Given information:
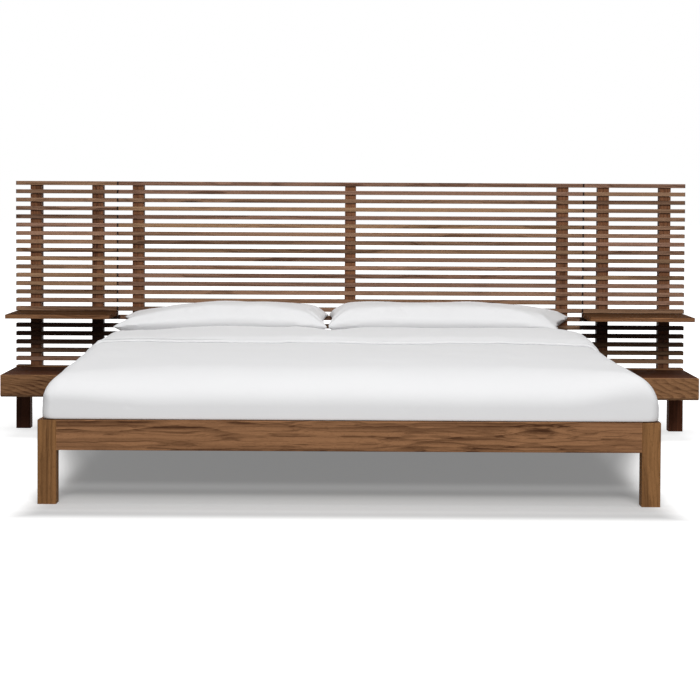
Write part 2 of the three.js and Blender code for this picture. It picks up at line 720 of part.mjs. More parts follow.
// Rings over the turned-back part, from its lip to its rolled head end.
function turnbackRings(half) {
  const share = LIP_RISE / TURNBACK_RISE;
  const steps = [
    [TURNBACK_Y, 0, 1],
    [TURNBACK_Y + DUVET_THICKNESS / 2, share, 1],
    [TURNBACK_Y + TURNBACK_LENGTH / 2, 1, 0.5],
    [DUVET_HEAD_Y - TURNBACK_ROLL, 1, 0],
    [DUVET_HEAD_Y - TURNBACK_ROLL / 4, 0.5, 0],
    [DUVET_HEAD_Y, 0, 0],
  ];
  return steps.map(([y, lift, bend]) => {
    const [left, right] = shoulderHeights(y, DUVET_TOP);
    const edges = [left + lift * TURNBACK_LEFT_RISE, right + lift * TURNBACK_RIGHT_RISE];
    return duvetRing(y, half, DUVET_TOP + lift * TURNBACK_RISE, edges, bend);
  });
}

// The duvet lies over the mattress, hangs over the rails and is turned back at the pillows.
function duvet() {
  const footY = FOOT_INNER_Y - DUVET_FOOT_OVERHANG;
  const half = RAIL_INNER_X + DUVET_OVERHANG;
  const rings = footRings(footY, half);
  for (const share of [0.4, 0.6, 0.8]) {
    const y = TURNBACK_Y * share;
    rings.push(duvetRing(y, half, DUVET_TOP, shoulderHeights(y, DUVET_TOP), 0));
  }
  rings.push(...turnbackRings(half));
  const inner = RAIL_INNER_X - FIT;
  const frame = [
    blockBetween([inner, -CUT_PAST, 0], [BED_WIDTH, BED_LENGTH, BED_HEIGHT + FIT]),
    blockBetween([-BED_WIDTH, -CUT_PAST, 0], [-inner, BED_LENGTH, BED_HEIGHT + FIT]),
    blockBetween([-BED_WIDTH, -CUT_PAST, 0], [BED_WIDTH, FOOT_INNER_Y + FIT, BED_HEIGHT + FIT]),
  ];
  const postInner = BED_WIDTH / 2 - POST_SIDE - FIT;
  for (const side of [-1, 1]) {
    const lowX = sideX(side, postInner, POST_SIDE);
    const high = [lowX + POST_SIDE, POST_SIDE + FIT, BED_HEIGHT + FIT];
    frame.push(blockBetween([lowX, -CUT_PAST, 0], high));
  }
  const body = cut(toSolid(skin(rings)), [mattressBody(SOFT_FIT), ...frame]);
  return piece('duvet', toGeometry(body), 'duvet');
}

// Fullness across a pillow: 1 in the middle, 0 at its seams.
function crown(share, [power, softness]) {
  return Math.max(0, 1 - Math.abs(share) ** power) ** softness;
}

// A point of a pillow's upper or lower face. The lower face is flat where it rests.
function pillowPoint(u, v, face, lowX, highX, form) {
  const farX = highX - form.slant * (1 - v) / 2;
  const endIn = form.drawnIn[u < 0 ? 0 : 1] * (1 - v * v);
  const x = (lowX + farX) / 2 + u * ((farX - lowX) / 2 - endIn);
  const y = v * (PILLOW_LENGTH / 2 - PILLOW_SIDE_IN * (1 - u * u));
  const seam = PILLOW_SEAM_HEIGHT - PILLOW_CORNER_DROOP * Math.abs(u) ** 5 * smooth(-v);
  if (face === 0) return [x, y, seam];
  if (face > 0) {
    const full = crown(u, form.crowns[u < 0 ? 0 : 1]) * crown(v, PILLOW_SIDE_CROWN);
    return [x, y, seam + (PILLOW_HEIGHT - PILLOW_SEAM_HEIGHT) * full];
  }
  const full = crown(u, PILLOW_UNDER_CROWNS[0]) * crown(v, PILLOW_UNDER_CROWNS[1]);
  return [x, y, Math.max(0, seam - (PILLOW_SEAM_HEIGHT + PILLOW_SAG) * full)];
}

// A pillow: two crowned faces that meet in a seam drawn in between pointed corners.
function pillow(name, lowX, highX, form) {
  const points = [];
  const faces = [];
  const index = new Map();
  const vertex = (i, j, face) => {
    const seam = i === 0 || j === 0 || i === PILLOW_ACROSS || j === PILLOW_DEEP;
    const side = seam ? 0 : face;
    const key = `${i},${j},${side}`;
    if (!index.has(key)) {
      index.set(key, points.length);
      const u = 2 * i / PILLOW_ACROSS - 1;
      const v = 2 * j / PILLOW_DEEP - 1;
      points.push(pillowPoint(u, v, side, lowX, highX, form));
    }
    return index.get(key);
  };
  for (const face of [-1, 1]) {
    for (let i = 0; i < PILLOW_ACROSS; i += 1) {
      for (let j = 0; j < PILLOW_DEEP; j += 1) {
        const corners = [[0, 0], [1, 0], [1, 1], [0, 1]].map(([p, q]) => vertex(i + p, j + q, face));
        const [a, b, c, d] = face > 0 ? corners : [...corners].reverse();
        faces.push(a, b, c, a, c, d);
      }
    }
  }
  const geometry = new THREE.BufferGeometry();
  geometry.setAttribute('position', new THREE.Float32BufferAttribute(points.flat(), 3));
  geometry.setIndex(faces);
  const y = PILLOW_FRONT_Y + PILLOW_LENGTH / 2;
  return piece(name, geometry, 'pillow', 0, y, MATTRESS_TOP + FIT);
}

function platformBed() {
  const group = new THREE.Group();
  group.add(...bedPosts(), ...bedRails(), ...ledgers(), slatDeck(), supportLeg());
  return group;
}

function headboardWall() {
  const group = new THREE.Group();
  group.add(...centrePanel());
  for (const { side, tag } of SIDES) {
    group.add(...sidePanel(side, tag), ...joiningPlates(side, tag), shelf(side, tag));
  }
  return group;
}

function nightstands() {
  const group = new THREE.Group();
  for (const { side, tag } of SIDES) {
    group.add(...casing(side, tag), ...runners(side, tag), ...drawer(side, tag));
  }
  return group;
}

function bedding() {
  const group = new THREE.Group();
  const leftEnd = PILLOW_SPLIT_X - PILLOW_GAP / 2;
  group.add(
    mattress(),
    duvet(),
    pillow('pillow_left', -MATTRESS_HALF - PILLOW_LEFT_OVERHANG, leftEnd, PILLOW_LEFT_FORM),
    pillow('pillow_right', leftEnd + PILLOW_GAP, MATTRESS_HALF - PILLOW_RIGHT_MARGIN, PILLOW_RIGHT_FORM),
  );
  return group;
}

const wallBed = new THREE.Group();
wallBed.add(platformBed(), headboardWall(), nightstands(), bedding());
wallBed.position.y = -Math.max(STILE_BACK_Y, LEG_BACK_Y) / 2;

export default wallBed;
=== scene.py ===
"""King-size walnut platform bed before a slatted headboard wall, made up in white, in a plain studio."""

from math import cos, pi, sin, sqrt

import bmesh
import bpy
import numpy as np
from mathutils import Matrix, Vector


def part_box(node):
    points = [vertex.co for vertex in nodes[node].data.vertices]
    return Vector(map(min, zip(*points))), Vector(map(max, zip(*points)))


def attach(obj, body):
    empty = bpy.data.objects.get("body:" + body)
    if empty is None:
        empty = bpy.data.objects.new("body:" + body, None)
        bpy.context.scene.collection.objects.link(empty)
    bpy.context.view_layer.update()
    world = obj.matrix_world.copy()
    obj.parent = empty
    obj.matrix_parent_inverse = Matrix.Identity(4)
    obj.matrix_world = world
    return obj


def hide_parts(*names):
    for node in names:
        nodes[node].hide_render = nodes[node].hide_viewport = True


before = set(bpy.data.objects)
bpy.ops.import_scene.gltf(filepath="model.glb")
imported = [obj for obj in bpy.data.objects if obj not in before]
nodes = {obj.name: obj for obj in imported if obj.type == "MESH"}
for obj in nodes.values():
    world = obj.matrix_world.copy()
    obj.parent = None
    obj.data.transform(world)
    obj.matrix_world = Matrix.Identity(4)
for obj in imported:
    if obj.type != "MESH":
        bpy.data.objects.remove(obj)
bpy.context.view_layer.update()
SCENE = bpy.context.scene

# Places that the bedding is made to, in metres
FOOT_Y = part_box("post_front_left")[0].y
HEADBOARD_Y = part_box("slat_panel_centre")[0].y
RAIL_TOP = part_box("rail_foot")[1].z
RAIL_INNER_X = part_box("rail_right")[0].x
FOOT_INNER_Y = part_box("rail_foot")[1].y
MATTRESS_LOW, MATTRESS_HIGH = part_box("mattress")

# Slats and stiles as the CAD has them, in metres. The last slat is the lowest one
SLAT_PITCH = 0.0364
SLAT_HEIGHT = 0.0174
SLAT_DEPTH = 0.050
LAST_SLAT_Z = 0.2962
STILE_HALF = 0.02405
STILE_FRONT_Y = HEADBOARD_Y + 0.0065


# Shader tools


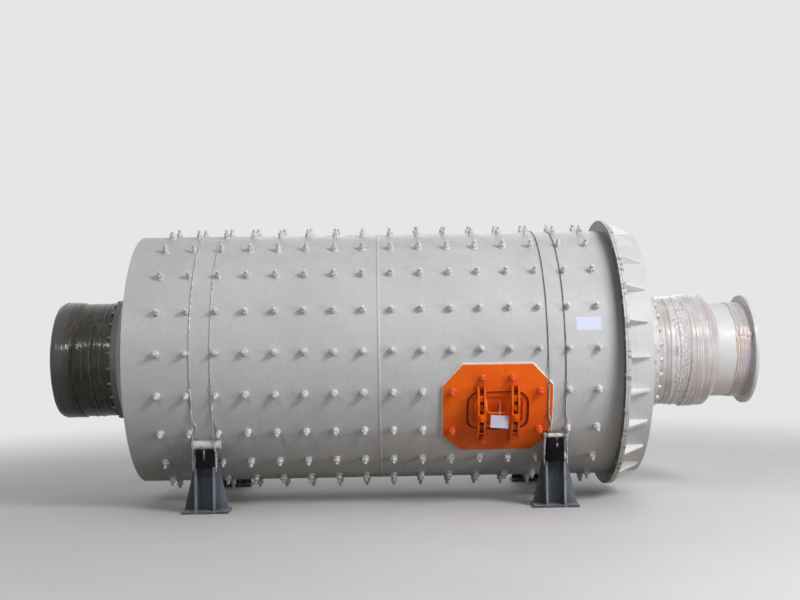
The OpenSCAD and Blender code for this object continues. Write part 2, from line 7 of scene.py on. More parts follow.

The problem: In the entries above, find lines with "empty" and copy each.

Written solution:
    empty = bpy.data.objects.get("body:" + body)
    if empty is None:
        empty = bpy.data.objects.new("body:" + body, None)
        bpy.context.scene.collection.objects.link(empty)
    obj.parent = empty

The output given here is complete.